Orlando airport to spend $7 million on additional security measures

Published 26 March 2007

Faced with mounting criticism, aviation authorities only need three minutes to approve its biggest security overhaul since 9/11; baggage screening, vehicle inspection, and voice stress analysis under consideration

Business alert: reeling from a series of recent security breaches, including the discovery of a drug smuggling gang among employees and another involving an employee carrying a bag of guns onboard an aircraft, officials at Orlando International Airport took only three minutes last week to approve $7 million in additional security measures. “It needed to be done pronto. We don’t want to read those things in the newspaper anymore,” said Greater Orlando Aviation Authority board member Jeanne Van Meter. According to the Orlando Sentinel, the changes reflect “the most sweeping security changes since the 9-11 terrorist attacks.” The news comes at the same time the Transportation Security Administration announced it would send 160 officials to Florida to conduct security background checks.

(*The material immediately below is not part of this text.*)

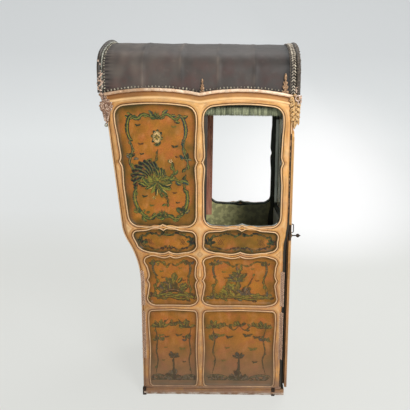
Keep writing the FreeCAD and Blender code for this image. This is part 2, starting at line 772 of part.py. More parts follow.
def make_vault():
    rear = mm("roof_rear_x") + mm("pediment_thickness")
    front = mm("roof_front_x") - mm("pediment_thickness")
    foot, past = mm("head_spring"), mm("tool_margin")
    shell = turned_to_front(vault_arch(0, foot).slab(-front, -rear))
    hollow = turned_to_front(vault_arch(-mm("vault_thickness"), foot - past).slab(-front - past,
                                                                                 past - rear))
    seat = Outline(rear - past, foot - past).line(rear - past, above_head("wall_rise") + mm("lid_gap"))
    cornice_line(seat, mm("lid_gap"))
    seat.line(front + past, above_head("wall_rise") + mm("lid_gap")).line(front + past, foot - past)
    half = mm("side_half_width")
    shaped("roof_vault", shell.cut(hollow).cut(seat.slab(-half, half)))


def make_pediment(end):
    """The arched frame and board that close one end of the roof."""
    foot = above_head("wall_rise") + mm("lid_gap")
    proud, width, hold = mm(f"{end}_pediment_proud"), mm("pediment_width"), mm("rebate")
    outer = vault_arch(proud, foot).wire()
    held = vault_arch(proud - width + hold, foot + width - hold).wire()
    shown = vault_arch(proud - width, foot + width).wire()
    if end == "rear":
        outer_face, inner_face = "Sizes.roof_rear_x", "Sizes.roof_rear_x + Sizes.pediment_thickness"
        rebate_face = inner_face
        board_at = "Sizes.roof_rear_x + Sizes.panel_recess"
        low_face, high_face = outer_face, inner_face
    else:
        outer_face, inner_face = "Sizes.roof_front_x", "Sizes.roof_front_x - Sizes.pediment_thickness"
        rebate_face = "Sizes.roof_front_x - Sizes.panel_recess"
        board_at = "Sizes.roof_front_x - Sizes.panel_recess - Sizes.pediment_panel"
        low_face, high_face = inner_face, outer_face
    frame = new_body(f"{end}_pediment_frame")
    pad(frame, sketch(frame, "YZ_Plane", f"{end}Outline", (outer,), low_face),
        f"{end}Blank", "Sizes.pediment_thickness")
    pocket(frame, sketch(frame, "YZ_Plane", f"{end}Sight", (shown,), high_face),
           f"{end}SightPocket", "Sizes.pediment_thickness")
    pocket(frame, sketch(frame, "YZ_Plane", f"{end}Rebate", (held,), rebate_face),
           f"{end}RebatePocket", "Sizes.pediment_thickness - Sizes.panel_recess")
    fit = mm("panel_fit")
    edge = vault_arch(proud - width + hold - fit, foot + width - hold + fit).wire()
    board = new_body(f"{end}_pediment_board")
    pad(board, sketch(board, "YZ_Plane", f"{end}Board", (edge,), board_at),
        f"{end}BoardPad", "Sizes.pediment_panel")


# ---------------------------------------------------------------- seat

def make_seat():
    clear = mm("soft_clear")
    half = inner_half_width() - clear
    rear = mm("rear_face_x") + mm("back_thickness") + clear
    shaped("seat_board", block(rear, mm("seat_front_x"), -half, half,
                               mm("seat_top") - mm("seat_thickness"), mm("seat_top")))
    shaped("seat_riser", block(mm("seat_front_x") - mm("riser_thickness"), mm("seat_front_x"),
                               -half, half, mm("sill_height"),
                               mm("seat_top") - mm("seat_thickness")))
    inset = mm("cushion_inset")
    pillow = block(rear + inset, mm("seat_front_x") - inset, inset - half, half - inset,
                   mm("seat_top") + clear, mm("seat_top") + mm("cushion_height"))
    shaped("seat_cushion", pillow.makeFillet(mm("cushion_round"), pillow.Edges))


# ---------------------------------------------------------------- door

def door_rows():
    """The door's window and panels, in the same words as the side frames' rows."""
    upper, belt, middle, lower = panel_rows()
    foot = mm("sill_height") + mm("door_clear") + mm("door_bottom_rail")
    window = ("window", upper[1], below_head("door_head_drop")) + upper[3:]
    tall = ("tall", foot, middle[2]) + middle[3:]
    return window, belt, tall


def make_door():
    lip_back = mm("front_face_x") + mm("front_step") + mm("door_gap")
    lip_front = lip_back + mm("door_lip")
    step_back = lip_back - mm("door_step")
    foot = mm("sill_height") + mm("door_clear")
    top = above_head("header_rise") + mm("door_overlap")
    draw = mm("door_shoulder_draw")
    half = mm("side_half_width") - mm("door_lip_inset")
    shoulder = half - draw
    low = below_head("shoulder_drop")
    lip = Outline(half, foot).line(half, low - draw / 2)
    lip.arc(half - draw * 0.15, low - draw * 0.15, half - draw / 2, low)
    lip.arc(shoulder + draw * 0.15, low + draw * 0.15, shoulder, low + draw / 2)
    lip.line(shoulder, top).line(-shoulder, top).line(-shoulder, low + draw / 2)
    lip.arc(-shoulder - draw * 0.15, low + draw * 0.15, -half + draw / 2, low)
    lip.arc(-half + draw * 0.15, low - draw * 0.15, -half, low - draw / 2)
    lip.line(-half, foot)
    leaf = turned_to_front(lip.slab(-lip_front, -lip_back))
    step_half = mm("side_half_width") - mm("front_post_depth") - mm("door_clear")
    step = block(step_back, lip_back, -step_half, step_half,
                 foot, above_head("header_rise") - mm("door_clear"))
    leaf = leaf.fuse(step).removeSplitter()
    inner_half = half - mm("door_stile")
    left = straight_edge(-inner_half, above_head("arch_rise"))
    right = straight_edge(inner_half, above_head("arch_rise"))
    panels = []
    for row in door_rows():
        glazed = row[0] == "window"
        thick = mm("glass_thickness") if glazed else mm("panel_thickness")
        face = lip_front - mm("panel_recess") - (mm("panel_thickness") if glazed else 0)
        tools = [opening(left, 0, right, 0, row, 0, -lip_front, -step_back),
                 opening(left, 0, right, 0, row, mm("rebate"), -face, -step_back)]
        leaf = leaf.cut([turned_to_front(tool) for tool in tools])
        sheet_solid = turned_to_front(opening(left, 0, right, 0, row,
                                              mm("rebate") - mm("panel_fit"), -face, thick - face))
        if glazed:
            shaped("door_glass", sheet_solid)
        else:
            panels.append(sheet_solid)
    between = block(step_back, lip_front, -inner_half, inner_half, 0, top)
    shaped("door_rails", leaf.common(between))
    shaped("door_stiles", leaf.cut(between))
    shaped("door_panels", Part.makeCompound(panels))
    clear = mm("soft_clear")
    shaped("door_lining", block(step_back - clear - mm("lining_thickness"), step_back - clear,
                                -step_half, step_half, foot, mm("waist_rail_z")))
    make_latch(lip_front)


def make_latch(face):
    """The knob, the bail pull and the iron plate at the door's free edge."""
    edge = mm("door_lip_inset") - mm("side_half_width")
    y, z = edge + mm("latch_inset"), mm("latch_z")
    tip, long, fat = face + mm("knob_reach"), mm("knob_length"), mm("knob_radius")
    thin, rim, neck = mm("spindle_radius"), mm("rosette_rim"), mm("rosette_height")
    wide = mm("rosette_radius")
    # half section of rosette, spindle and knob, turned round the X axis
    turned = Outline(face, 0).line(face, wide).line(face + rim, wide)
    turned.arc(face + neck - rim, fat, face + neck, thin).line(tip - long, thin)
    turned.arc(tip - long * 0.72, fat, tip - long * 0.3, fat * 0.5).line(tip, 0)
    knob = Part.Face(turned.wire()).revolve(Vector(), Vector(1, 0, 0), 360)
    knob.translate(Vector(0, y, z))
    rod, out, tall = mm("pull_radius"), mm("pull_projection"), mm("pull_height")
    low = z + wide + rod + mm("pull_clear")
    bend = out / 2
    path = Outline(face, low).line(face + out - bend, low)
    path.arc(face + out - bend * 0.293, low + bend * 0.293, face + out, low + bend)
    path.line(face + out, low + tall - bend)
    path.arc(face + out - bend * 0.293, low + tall - bend * 0.293, face + out - bend, low + tall)
    path.line(face, low + tall)
    route = Part.Wire(path.edges)
    ring = Part.Wire(Part.makeCircle(rod, Vector(face, 0, low), Vector(1, 0, 0)))
    pull = route.makePipeShell([ring], True, True)
    pull.translate(Vector(0, y, 0))
    plate_low = z - mm("lock_plate_height") * 0.27
    plate = block(face - mm("door_lip"), face, edge - mm("lock_plate"), edge,
                  plate_low, plate_low + mm("lock_plate_height"))
    shaped("door_latch", Part.makeCompound([knob, pull, plate]))
    post = mm("front_face_x") + mm("front_step")
    side = -mm("side_half_width")
    shaped("latch_keeper", block(post - mm("keeper_width"), post, side - mm("lock_plate"), side,
                                 z + mm("lock_plate_height") * 0.25,
                                 z + mm("lock_plate_height") * 0.73))


# ---------------------------------------------------------------- hinges and irons

def knuckle(radius, start, length, hole):
    """A hinge knuckle on the Z axis."""
    tube = Part.makeCylinder(radius, length, Vector(0, 0, start))
    if hole:
        tube = tube.cut(Part.makeCylinder(hole, length + 2, Vector(0, 0, start - 1)))
    return tube


def hinge_height():
    """Three knuckles and the gaps between them."""
    return 3 * mm("knuckle") + 2 * mm("knuckle_gap")


def hinge(radius, fixed_leaf, moving_leaf):
    """A three-knuckle hinge on the Z axis: (fixed half with its pin, moving half)."""
    length, gap = mm("knuckle"), mm("knuckle_gap")
    pin, bore = mm("pin_radius"), mm("pin_radius") + mm("pin_clear")
    whole = hinge_height()
    fixed = knuckle(radius, 0, length, 0).fuse(knuckle(radius, 2 * (length + gap), length, 0))
    between = knuckle(radius + 1, length, length + 2 * gap, 0)
    clear_leaf = fixed_leaf.cut(between)
    fixed = fixed.fuse([clear_leaf, Part.makeCylinder(pin, whole)])
    around = knuckle(radius + 1, -1, length + 1 + gap, 0).fuse(
        knuckle(radius + 1, 2 * length + gap, length + 1 + gap, 0))
    moving = knuckle(radius, length + gap, length, 0).fuse(moving_leaf.cut(around))
    moving = moving.cut(Part.makeCylinder(bore, whole))
    return fixed.removeSplitter(), moving.removeSplitter()


def make_door_hinges():
    radius, thick, leaf = mm("hinge_radius"), mm("hinge_plate"), mm("hinge_leaf")
    side = mm("side_half_width")
    post = mm("front_face_x") + mm("front_step")
    lip_front = post + mm("door_gap") + mm("door_lip")
    pin_x = lip_front - mm("door_pin_set")
    low = mm("door_hinge_low")
    pitch = (below_head("carving_drop") - mm("door_hinge_head") - low) / 2
    whole = hinge_height()
    fixed_leaf = block(post - leaf - pin_x, 0, 0, thick, 0, whole)
    moving_leaf = block(lip_front - pin_x, lip_front + thick - pin_x, -leaf, 0, 0, whole)
    fixed, moving = hinge(radius, fixed_leaf, moving_leaf)
    fixed_set, moving_set = [], []
    for number in range(3):
        place = Vector(pin_x, side, low + number * pitch)
        for part, group in ((fixed, fixed_set), (moving, moving_set)):
            copy = part.copy()
            copy.translate(place)
            group.append(copy)
    shaped("door_hinge_pins", Part.makeCompound(fixed_set))
    shaped("door_hinge_leaves", Part.makeCompound(moving_set))


def make_roof_hinges():
    radius, thick, leaf = mm("roof_hinge_radius"), mm("hinge_plate"), mm("hinge_leaf")
    axis_x = mm("roof_rear_x") - radius - 1
    face = mm("roof_rear_x") - axis_x
    whole = hinge_height()
    # drawn upright on the Z axis, then laid along Y: X stays, drawn Y becomes height
    cornice = mm("end_cornice_height") / 3
    fixed_leaf = block(face - thick - 1, face, -cornice, -1, 0, whole)
    fixed_leaf = fixed_leaf.fuse(block(0, face, -radius, -1, 0, whole))
    moving_leaf = block(face - thick - 1, face, mm("lid_gap"), leaf * 0.6, 0, whole)
    moving_leaf = moving_leaf.fuse(block(0, face, mm("lid_gap"), radius, 0, whole))
    fixed, moving = hinge(radius, fixed_leaf, moving_leaf)
    fixed_set, moving_set = [], []
    lay = Placement(Vector(), Rotation(Vector(1, 0, 0), 90))
    axis_z = above_head("wall_rise") + mm("lid_gap") / 2
    for y in (-mm("roof_hinge_y"), mm("roof_hinge_y")):
        place = Placement(Vector(axis_x, y + whole / 2, axis_z), Rotation())
        for part, group in ((fixed, fixed_set), (moving, moving_set)):
            copy = part.copy()
            copy.Placement = place.multiply(lay)
            group.append(copy)
    shaped("roof_hinge_pins", Part.makeCompound(fixed_set))
    shaped("roof_hinge_leaves", Part.makeCompound(moving_set))


def make_pole_bolts():
    """Plates and heads of the bolts that held the pole irons."""
    side, thick = -mm("side_half_width"), mm("bolt_plate_thickness")
    half, head = mm("bolt_plate") / 2, mm("bolt_head")
    height = mm("pole_bolt_z")
    bolts = []
    for x in (mm("rear_pole_bolt_x"), mm("front_pole_bolt_x")):
        plate = block(x - half, x + half, side - thick, side, height - half, height + half)
        dome = Part.makeSphere(head, Vector(x, side - thick, height))
        dome = dome.common(block(x - head, x + head, side - thick - head / 2, side - thick,
                                 height - head, height + head))
        bolt = plate.fuse(dome).removeSplitter()
        bolts += [bolt, mirrored(bolt)]
    shaped("pole_bolts", Part.makeCompound(bolts))


# ---------------------------------------------------------------- build and write

def check(feature):
    """Stops when an object failed or its shape is not a sound solid."""
    state = [word for word in feature.State if word in ("Invalid", "Error")]
    if state:
        raise RuntimeError(f"{feature.Label}: {state}")
    shape = feature.Shape
    if shape.isNull() or not shape.isValid() or not shape.Solids:
        raise RuntimeError(f"{feature.Label}: no valid solid")


make_base()
make_feet()
make_side()
make_back()
make_header()
make_carvings()
make_finials()
make_vault()
make_pediment("rear")
make_pediment("front")
make_seat()
make_door()
make_door_hinges()
make_roof_hinges()
make_pole_bolts()
document.recompute()
for item in document.Objects:
    if "Invalid" in item.State or "Error" in item.State:
        raise RuntimeError(f"{item.Label}: {item.State}")
for node in NODES:
    check(node)
os.makedirs("parts", exist_ok=True)
for node in NODES:
    node.Shape.exportStep(f"parts/{node.Label}.step")
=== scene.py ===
"""Dresses a sedan chair: gilt mouldings, painted panels, nailed leather roof, silk and velvet."""
import json
import math
import random

import bmesh
import bpy
from mathutils import Matrix, Vector, noise
from mathutils.bvhtree import BVHTree
from mathutils.kdtree import KDTree


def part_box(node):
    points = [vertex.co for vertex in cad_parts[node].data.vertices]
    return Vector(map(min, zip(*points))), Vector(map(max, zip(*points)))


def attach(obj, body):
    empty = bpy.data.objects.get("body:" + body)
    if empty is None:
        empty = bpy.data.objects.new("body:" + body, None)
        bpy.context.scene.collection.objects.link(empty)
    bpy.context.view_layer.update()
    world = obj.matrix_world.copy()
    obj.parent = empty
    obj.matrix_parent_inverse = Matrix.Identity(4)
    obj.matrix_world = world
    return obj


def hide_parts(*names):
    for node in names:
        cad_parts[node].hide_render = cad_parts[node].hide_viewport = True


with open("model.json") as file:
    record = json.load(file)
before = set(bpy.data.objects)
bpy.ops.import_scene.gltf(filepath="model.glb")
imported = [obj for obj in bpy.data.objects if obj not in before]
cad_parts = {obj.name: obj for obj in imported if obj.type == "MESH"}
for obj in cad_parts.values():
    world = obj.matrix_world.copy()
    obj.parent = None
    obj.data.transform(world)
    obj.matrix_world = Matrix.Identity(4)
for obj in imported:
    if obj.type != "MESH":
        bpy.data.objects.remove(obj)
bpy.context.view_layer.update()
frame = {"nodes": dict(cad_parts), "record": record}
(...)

The decision presents opportunities for a broad range of companies in the homeland security business. Of the approved $7 million, $5 million will be spent on improved screening of employees and employee vehicles and the addition of new security equipment, including bag scanners and metal detectors. (Sadly, a local company, Lake Mary-based Covenant Aviation Security has already been chosen for vehicle screening duty, but there may be opportunities for vendors.) An additional $1.8 million will be spent on bureaucratic issues that involve hiring workers to do mundane tasks usually performed by the Transportation Security Administration. Most interesting, however, is this suggestion by board member Van Meter, responding to lax pre-employment screening methods: “She said the airport should consider the use of voice stress tests that could help weed out potentially problematic job candidates before they’re hired,” the Sentinel reported.